KING: When we come back, we'll check back with our reporters in Egypt and throughout the region. We'll also assess the tough words now coming from the Obama White House. Will they have impact? We'll be back in just a minute -- more of this breaking news story.


KING: Live pictures there from our CNN Cairo Bureau. Of course we're continuing to watch the streets of Cairo to see what happens in the wake of President Mubarak's defiant speech to the Egyptian people saying he plans to stay in power and urging them not -- urging them not to demonstrate further in the streets.

Obviously this situation is being watched here in the United States, across the Arab world and in Israel. Israel made peace with Egypt years ago and is watching now to see if the Mubarak government can withstand this pressure.

Our Jerusalem Bureau Chief Kevin Flower joins us now and Kevin is the Israeli government watching quietly or are they speaking out?

KEVIN FLOWER, CNN JERUSALEM BUREAU CHIEF: Very quietly, the sounds of silence here, John, as the Israeli government has yet to comment in any way for the past couple of days, but nothing, nothing tonight as the events in Cairo and the rest of Egypt got a lot more dramatic. A couple of days ago we did hear from a few government officials saying that they thought that President Mubarak could weather this storm.

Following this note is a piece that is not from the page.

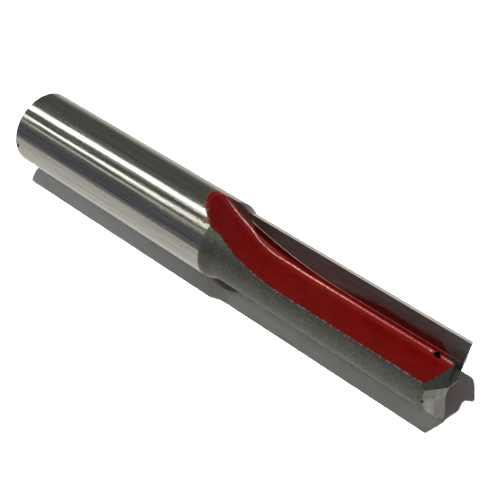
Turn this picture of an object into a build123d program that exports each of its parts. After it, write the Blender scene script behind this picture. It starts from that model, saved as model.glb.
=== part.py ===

I think tonight Israeli officials are taking a closer look at those assessments and wondering to themselves what is going to happen here. This Israeli government does not want to see a regime change in Egypt. They do not want to see revolutionary change in Egypt. Egypt is a vital, strategic partner, regional ally. It is Israel's closest regional ally. For the past 28 years it has had a very good relationship, working relationship with President Mubarak.

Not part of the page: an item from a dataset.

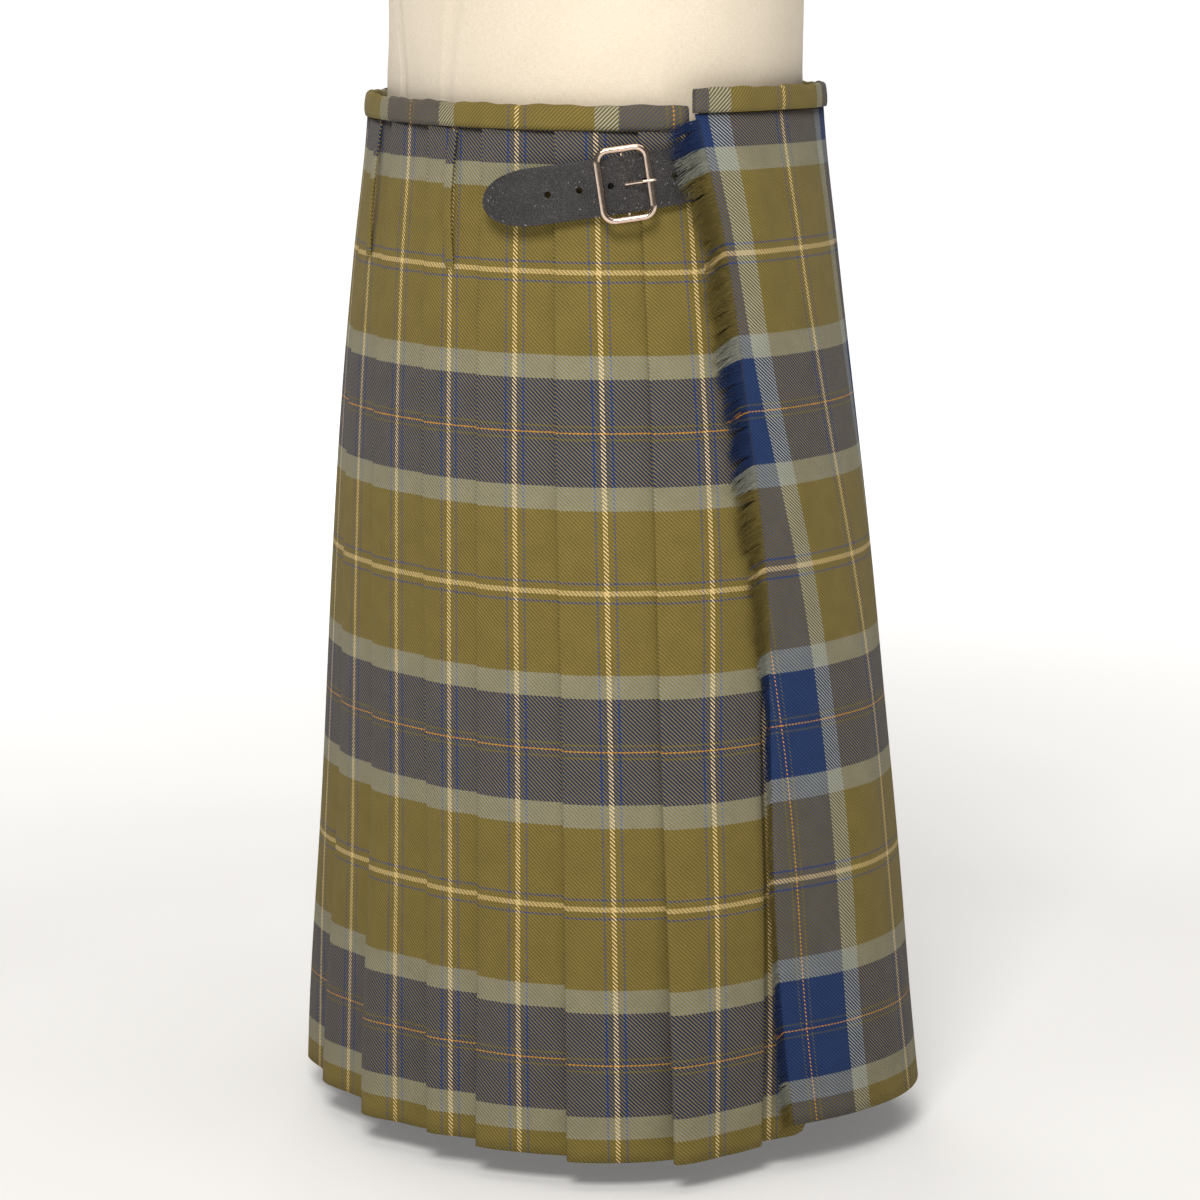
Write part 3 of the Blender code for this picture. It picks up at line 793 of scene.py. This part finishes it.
def apply_all(made):
    deselect()
    made.select_set(True)
    bpy.context.view_layer.objects.active = made
    for modifier in list(made.modifiers):
        bpy.ops.object.modifier_apply(modifier=modifier.name)
    deselect()


def make_strap(word, finish):
    columns, across_count, length = 110, 12, STRAP_LENGTHS[word]
    tip = 0.030 if word == "right" else 0.020

    def half_at(along):
        rounded = max(0.0, (along - length + tip) / tip)
        return STRAP_WIDTH / 2 * max(math.sqrt(max(1 - rounded ** 2.2, 0)), 0.06)

    def along_at(column):
        u = column / columns
        return length * (u if u < 0.8 else 0.8 + 0.2 * math.sin((u - 0.8) / 0.2 * math.pi / 2))

    def place(column, row):
        along = along_at(column)
        return strap_point(word, along, half_at(along) * (row / across_count * 2 - 1))

    def spread(column, row):
        return along_at(column), half_at(along_at(column)) * (row / across_count * 2 - 1)

    made = woven(f"strap_{word}_leather", columns, across_count, place, spread, STRAP_THICK, finish, 0.0007)
    apply_all(made)
    for hole in STRAP_HOLES[word]:
        bpy.ops.mesh.primitive_cylinder_add(vertices=20, radius=0.0019, depth=0.012)
        punch = bpy.context.object
        punch.matrix_world = strap_axes(word, hole)
        cut = made.modifiers.new("hole", "BOOLEAN")
        cut.operation = "DIFFERENCE"
        cut.solver = "EXACT"
        cut.object = punch
        apply_all(made)
        bpy.data.objects.remove(punch)
    finish_piece(made, "black_leather", f"strap_{word}")


def wire(name, points, radius, closed, place, finish, slot, node):
    """A round wire along points in the buckle's own axes, made a mesh."""
    line = bpy.data.curves.new(name, "CURVE")
    line.dimensions = "3D"
    spline = line.splines.new("POLY")
    spline.points.add(len(points) - 1)
    for target, (x, y, z, share) in zip(spline.points, points):
        target.co = (*(place @ Vector((x, y, z))), 1)
        target.radius = share
    spline.use_cyclic_u = closed
    line.bevel_depth = radius
    line.bevel_resolution = 6
    line.use_fill_caps = not closed
    drawn = bpy.data.objects.new(name + "_line", line)
    bpy.context.collection.objects.link(drawn)
    mesh = bpy.data.meshes.new_from_object(drawn.evaluated_get(bpy.context.evaluated_depsgraph_get()))
    bpy.data.objects.remove(drawn)
    shape = bmesh.new()
    shape.from_mesh(mesh)
    bmesh.ops.remove_doubles(shape, verts=shape.verts, dist=0.000001)
    bmesh.ops.recalc_face_normals(shape, faces=shape.faces)
    shape.to_mesh(mesh)
    shape.free()
    mesh.materials.clear()
    mesh.materials.append(finish)
    made = bpy.data.objects.new(name, mesh)
    bpy.context.collection.objects.link(made)
    mesh.shade_smooth()
    return finish_piece(made, slot, node)


def rounded_frame():
    points = []
    x0, y0 = FRAME_ALONG / 2 - FRAME_WIRE, FRAME_ACROSS / 2 - FRAME_WIRE
    height = STRAP_THICK / 2 + SEAM + FRAME_WIRE
    for quarter in range(4):
        middle_x = (x0 - FRAME_CORNER) * (1 if quarter in (0, 3) else -1)
        middle_y = (y0 - FRAME_CORNER) * (1 if quarter in (0, 1) else -1)
        for i in range(11):
            angle = math.pi / 2 * (quarter + i / 10)
            points.append((middle_x + FRAME_CORNER * math.cos(angle),
                           middle_y + FRAME_CORNER * math.sin(angle), height, 1))
    return points


def make_buckle(word, metal, leather):
    place = strap_axes(word, BUCKLE_ALONG[word])
    wire(f"buckle_frame_{word}_metal", rounded_frame(), FRAME_WIRE, True, place, metal, "nickel",
         f"buckle_frame_{word}")
    bar_z = -(STRAP_THICK / 2 + SEAM + BAR_RADIUS)
    half_bar = FRAME_ACROSS / 2 - 2 * FRAME_WIRE - SEAM
    wire(f"buckle_bar_{word}_metal", [(0, -half_bar, bar_z, 1), (0, half_bar, bar_z, 1)], BAR_RADIUS,
         False, place, metal, "nickel", f"buckle_bar_{word}")
    top = STRAP_THICK / 2 + SEAM
    rest = top + 2 * FRAME_WIRE + SEAM
    prong = []
    for i in range(17):
        u = i / 16
        x = 0.0 - 0.018 * u
        z = top + 0.0012 + (rest - top - 0.0002) * smooth(u, 0, 0.65)
        prong.append((x, 0, z, 1 - 0.4 * u * u if i < 16 else 0.3))
    wire(f"buckle_prong_{word}_metal", prong, 0.0011, False, place, metal, "nickel", f"buckle_prong_{word}")

    def tab(column, row):
        along = BUCKLE_ALONG[word] - 0.004 + 0.024 * column / 12
        return strap_point(word, along, 0.011 * (row / 4 - 1), TAB_OFFSET - strap_offset(word, along))

    made = woven(f"buckle_tab_{word}_leather", 12, 8, tab, lambda c, r: (c * 0.002, r * 0.002), 0.0012,
                 leather, 0.0003)
    finish_piece(made, "black_leather", f"buckle_tab_{word}")


# ---------------------------------------------------------------- dress form
def make_torso(finish):
    columns = 144
    low = ((0.215, 0.02), (0.2155, 0.53), (0.225, 0.70), (0.235, 0.80), (0.25, 0.88), (0.27, 0.93),
           (0.30, 0.97))
    rows = list(low) + [(height, 1.0) for height in heights(0.33, 0.625, 20)]
    tops = heights(0.060, 0.505, 64)

    def seam_dip(turn, width):
        away = min(abs((turn - seam + 180) % 360 - 180) for seam in FORM_SEAMS) * width / 57.3
        return 0.0019 * math.exp(-(away / 0.0017) ** 2) - 0.0007 * math.exp(-((away - 0.0050) / 0.0028) ** 2)

    def point(turn, row):
        if row < len(rows):
            height, closing = rows[row]
            share = smooth(height, 0.33, 0.59)
            gap = 0.012 + (0.0085 - 0.012) * share + inset(height)
            away = on_ring(turn, height)
            out = (away - Vector((RING_SIDE, RING_BACK, away.z))).normalized()
            away -= out * (gap + seam_dip(turn, 0.15))
            middle = Vector((0, 0, away.z))
            return middle + (away - middle) * closing
        height = tops[row - len(rows)]
        half_width, half_depth = read(TORSO, 1, height), read(TORSO, 2, height)
        side, ahead = math.sin(math.radians(turn)), math.cos(math.radians(turn))
        fade = 1 - smooth(height, 0.42, 0.45)
        shrink = 1 - seam_dip(turn, half_width) * fade / max(half_width, 0.05)
        return Vector((RING_SIDE - side * half_width * shrink,
                       RING_BACK - ahead * half_depth * shrink - read(TORSO, 3, height),
                       HEM_Z + KILT_LENGTH + height))

    count = len(rows) + len(tops)
    shape = bmesh.new()
    layer = shape.loops.layers.uv.new("cloth")
    rings = []
    for row in range(count):
        rings.append([shape.verts.new(point(360 * column / columns, row)) for column in range(columns)])
    for row in range(count - 1):
        for column in range(columns):
            after = (column + 1) % columns
            face = shape.faces.new((rings[row][column], rings[row][after], rings[row + 1][after],
                                    rings[row + 1][column]))
            for loop, (c, r) in zip(face.loops, ((column, row), (column + 1, row), (column + 1, row + 1),
                                                 (column, row + 1))):
                loop[layer].uv = (c * 0.0075, rings[r][0].co.z)
    for ring in (rings[0], rings[-1]):
        face = shape.faces.new(ring)
        for loop in face.loops:
            loop[layer].uv = (loop.vert.co.x, loop.vert.co.y)
    bmesh.ops.recalc_face_normals(shape, faces=shape.faces)
    mesh = bpy.data.meshes.new("form_torso_linen")
    shape.to_mesh(mesh)
    shape.free()
    mesh.materials.append(finish)
    made = bpy.data.objects.new("form_torso_linen", mesh)
    bpy.context.collection.objects.link(made)
    mesh.shade_smooth()
    mesh.set_sharp_from_angle(angle=math.radians(60))
    finish_piece(made, "form_linen", "form_torso")


def dress(node, finish):
    """A CAD node that stays as it is and takes a finish."""
    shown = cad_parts[node]
    shown.data.materials.clear()
    shown.data.materials.append(finish)


# ---------------------------------------------------------------- studio
def make_studio():
    bpy.ops.mesh.primitive_plane_add(size=240, location=(0, 0, 0))
    floor = bpy.context.object
    floor.name = "studio_floor"
    paper, base = shader("floor_paper", 0.9)
    w = Wiring(paper)
    place = w.place()
    grain = w.noise(place, 3, 2)
    w.put(base.inputs["Base Color"], w.ramp(grain, ((0.3, (0.84, 0.84, 0.84)), (0.7, (0.87, 0.87, 0.87)))))
    # The floor carries painted light: it glows faintly near the form and almost white far off, and that far
    # glow lights the kilt from low down.
    away = w.nodes.new("ShaderNodeVectorMath")
    away.operation = "LENGTH"
    w.links.new(place, away.inputs[0])
    painted_floor_light = w.nodes.new("ShaderNodeMapRange")
    w.links.new(away.outputs["Value"], painted_floor_light.inputs[0])
    for socket, value in zip(painted_floor_light.inputs[1:5], (0.6, 3.5, 0.16, 0.97)):
        socket.default_value = value
    base.inputs["Emission Color"].default_value = (1, 1, 1, 1)
    w.links.new(painted_floor_light.outputs[0], base.inputs["Emission Strength"])
    floor.data.materials.append(paper)

    world = bpy.data.worlds.new("studio_air")
    bpy.context.scene.world = world
    world.use_nodes = True
    world.node_tree.nodes["Background"].inputs["Color"].default_value = (1.0, 0.985, 0.965, 1)
    world.node_tree.nodes["Background"].inputs["Strength"].default_value = 0.13

    # name, turn seen from above, distance, height, size, strength
    lamps = (("key", 127, 2.2, 2.2, 0.9, 54), ("front", -75, 3.0, 2.0, 2.0, 30),
             ("top", 20, 0.3, 3.4, 3.0, 44))
    for name, turn, away, height, size, power in lamps:
        data = bpy.data.lights.new(name, "AREA")
        data.size = size
        data.energy = power
        data.color = (1.0, 0.97, 0.93)
        lamp = bpy.data.objects.new(name, data)
        bpy.context.collection.objects.link(lamp)
        angle = math.radians(turn)
        lamp.location = (-math.sin(angle) * away, -math.cos(angle) * away, height)
        aim = Vector((0, 0, 0.66)) - lamp.location
        lamp.rotation_euler = aim.to_track_quat("-Z", "Y").to_euler()

    turn, away, height, pitch = math.radians(118.78), 2.3045, 0.7125, math.radians(10.19)
    data = bpy.data.cameras.new("camera")
    data.lens = 113.0
    data.sensor_width = 36
    data.shift_x = 0.01375
    camera = bpy.data.objects.new("camera", data)
    bpy.context.collection.objects.link(camera)
    camera.location = (RING_SIDE - math.sin(turn) * away, RING_BACK - math.cos(turn) * away, HEM_Z + height)
    ahead = Vector((math.sin(turn) * math.cos(pitch), math.cos(turn) * math.cos(pitch), -math.sin(pitch)))
    camera.rotation_euler = ahead.to_track_quat("-Z", "Y").to_euler()
    bpy.context.scene.camera = camera
    bpy.context.scene.view_settings.view_transform = "Standard"


def main():
    deselect()
    tartan = tartan_finish()
    # the fringe's wool, darkened to 0.72 as painted shade in its tufts
    yarn = tartan_finish("fringe_wool", 0.72)
    leather, nickel, linen = leather_finish(), nickel_finish(), linen_finish()
    make_torso(linen)
    dress("form_neck_cap", wood_finish())
    stand = stand_finish()
    dress("stand_pole", stand)
    dress("stand_base", stand)
    for pleat in range(1, PLEATS + 1):
        make_pleat(pleat, tartan)
    make_over_apron(tartan, make_fringe(yarn))
    make_under_apron(tartan)
    make_band("waistband_back", 96.7, 261.8, 0.0024, 0.0027, False, True, tartan)
    make_band("waistband_over_apron", -97.6, 96.0,
              lambda turn: apron_offset(turn, KILT_LENGTH - BAND_HEIGHT) + 0.0006, 0.0018,
              True, False, tartan)
    make_band("waistband_under_apron", -84, 93, -0.0036, 0.0007, False, False, tartan)
    make_belt_loop("belt_loop_right", 4, tartan)
    make_belt_loop("belt_loop_left", 6, tartan)
    for word in STRAP_STARTS:
        make_strap(word, leather)
        make_buckle(word, nickel, leather)
    make_studio()


main()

Although the peace is sometimes called a cold peace, they share a lot of interests. And most currently those are Iran and its proxies, Hezbollah and Hamas in Lebanon and in the Gaza Strip respectively. Those are some shared concerns, so Israel is looking warily on what's going on, on its southern border -- John.

KING: It's an interesting point you make and for those who don't follow the region closely on a day-to-day basis, let's expand a little bit because some might think wow Israel is a vibrant democracy. Why would it not want a more vibrant democracy to its south? But this is a case of real politic. This is a partnership, Kevin that's not perfect but it has worked for the Israelis. It is the one, if you will, peaceful, trustworthy relationship they have in the Arab world.

FLOWER: It is and with Jordan as well to a certain extent. But it is exactly that. The -- what the Israelis want to see in the two neighboring countries that it has peace treaties with is stability above all else. That is much more important than democratic rights; you know the rights of people to assemble freely. Israel would certainly like the see that in the future, but it is worried about its security, about regional security. It wants stability above all else.

KING: Kevin Flower our Jerusalem Bureau chief. Kevin, we'll keep in touch with you as well as this dramatic situation unfolds. Let's go back to our conversation with Professor Shibley Telhami of the University of the Maryland and the Saban Center for Mideast Policy. The domino effect -- Egypt's historic role as sort of the beacon, the largest, the founding civilization, if you will, of the Arab world, if this continues in Egypt, what are the conversations and the calculations in Jordan, in Saudi Arabia, in Morocco?

TELHAMI: You know even with Tunisia, not Egypt -- Egypt is obviously a -- you know a different order because it has 80 million people, historically, a leader of the Arab world. It is an anchor of American foreign policy since the 1970s. If there is change, no question it would have more ramifications than almost any other place in the Arab world.

But even with Tunisia, we're talking about spillover. The spillover really isn't just because somebody sets a trend. When you look at what we've been tracing for the past decade and more, there has been a widening gap between publics and governments on almost every issue -- issue -- domestic issues, foreign policy issues, issues of identity, frustrated public, humiliated public. The real puzzle for most of us, who are in the business of political science, is why haven't they revolted? It is not a question of if there is a reason to revolt. There have been a lot of reasons for people to revolt.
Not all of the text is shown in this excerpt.